RHINO Writes: Poetry Workshops at the Evanston Public Library

Virginia Bell is the author of the poetry collection, From the Belly (Sibling Rivalry Press 2012). She has been a Pushcart Prize nominee and a finalist for both the Lamar York Prize in Creative Nonfiction, sponsored by the Chattahoochee Review, and the Center for Women Writers’ Creative Nonfiction Contest. Her work is forthcoming in Hypertext Magazine and has appeared in Fifth Wednesday Journal, Cider Press Review, Gargoyle Magazine, Spoon River Poetry Review, Cloudbank, CALYX, Poet Lore, Pebble Lake Review, Wicked Alice, and other journals and anthologies. Bell is a senior editor at RHINO Poetry, and an adjunct professor at Loyola University Chicago and DePaul University.

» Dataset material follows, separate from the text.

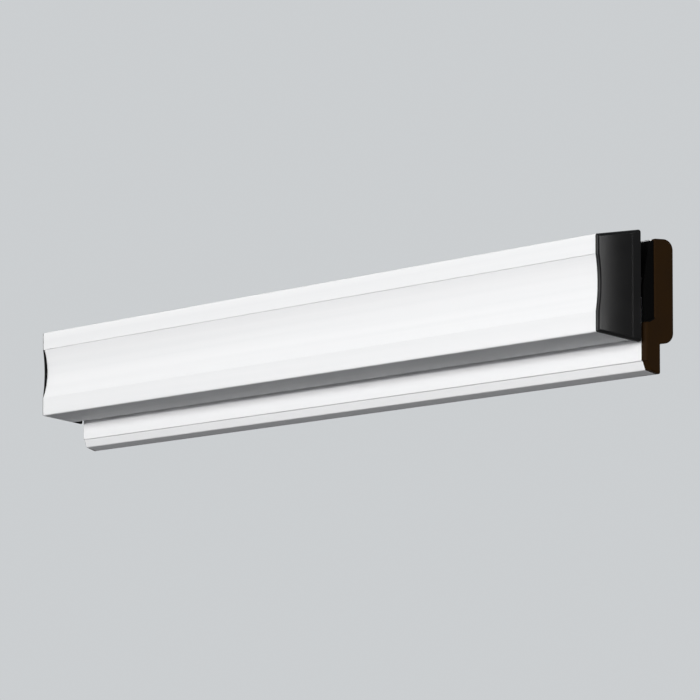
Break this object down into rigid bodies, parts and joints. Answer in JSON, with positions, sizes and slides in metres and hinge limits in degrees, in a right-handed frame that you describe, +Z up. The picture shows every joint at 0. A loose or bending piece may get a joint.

This fall, she is joining the faculty in the Creative Writing Conservatory at the Chicago High School for the Arts. She has a PhD in Comparative Literature and was the recipient of a Ragdale Foundation residency in 2015.

On June 5, 2016 at 1:30 PM, in a meeting room at the Evanston Public Library, poet Nate Marshall asked the thirteen poetry workshop participants to share their favorite words. The answers ranged from the minimalist “tin” to the Portuguese word for tenderness, “ternura,” and the vernacular “thing-a-ma-gig.” Marshall then spoke persuasively about the possibilities of using one’s own vernacular traditions, one’s own “slang,” in the production of a liberating poetic practice.

As the author of Wild Hundreds (University of Pittsburgh Press, 2014) and editor of The BreakBeat Poets: New American Poetry in the Age of Hip-Hop (Haymarket Books, 2015), Marshall described his own fascination with the word “finna,” as in “I’m finna go to the store,” a word that might translate as “fixing to” or “going to,” but that also carries the connotations of planning, intention, and agency. He then read one of his own poems that includes the word “finna.”

In the ensuing discussion, participants explored the difference between avoiding cliché or tired language on the one hand, and the personal and political energy derived from a contextually powerful deployment of vernacular words and phrases. There was also discussion of the idea that all humans, at any given time and place, practice and invent vernacular language, not just so-called “standard” language; in other words, emerging and changing vernacular traditions are a fundamental expression of human poetic creativity.

After this presentation and discussion, Marshall facilitated the peer critique of participants’ poems. Each participant circulated a poem, read it aloud, and then listened to the constructive feedback. Marshall led the group in a spirit of collaboration, with warmth, enthusiasm, and respect for diverse aesthetic practice, and wise suggestions for revision.

Indeed, RHINO has a long tradition of hosting poetry workshops in the spirit of collaboration. Founded in Evanston, Illinois in 1976 as a grassroots poetry workshop, RHINO began to publish an annual journal in 1978 to support the poetry community in Illinois. Since then, RHINO has become a nationally and internationally recognized journal of literature, publishing poems, flash fiction, and translations by new, emerging, and established writers. As an independent, all volunteer organization, RHINO continues to maintain an active local community presence, primarily through two programs: free monthly workshops led by accomplished poets and RHINO Reads!, a monthly reading series.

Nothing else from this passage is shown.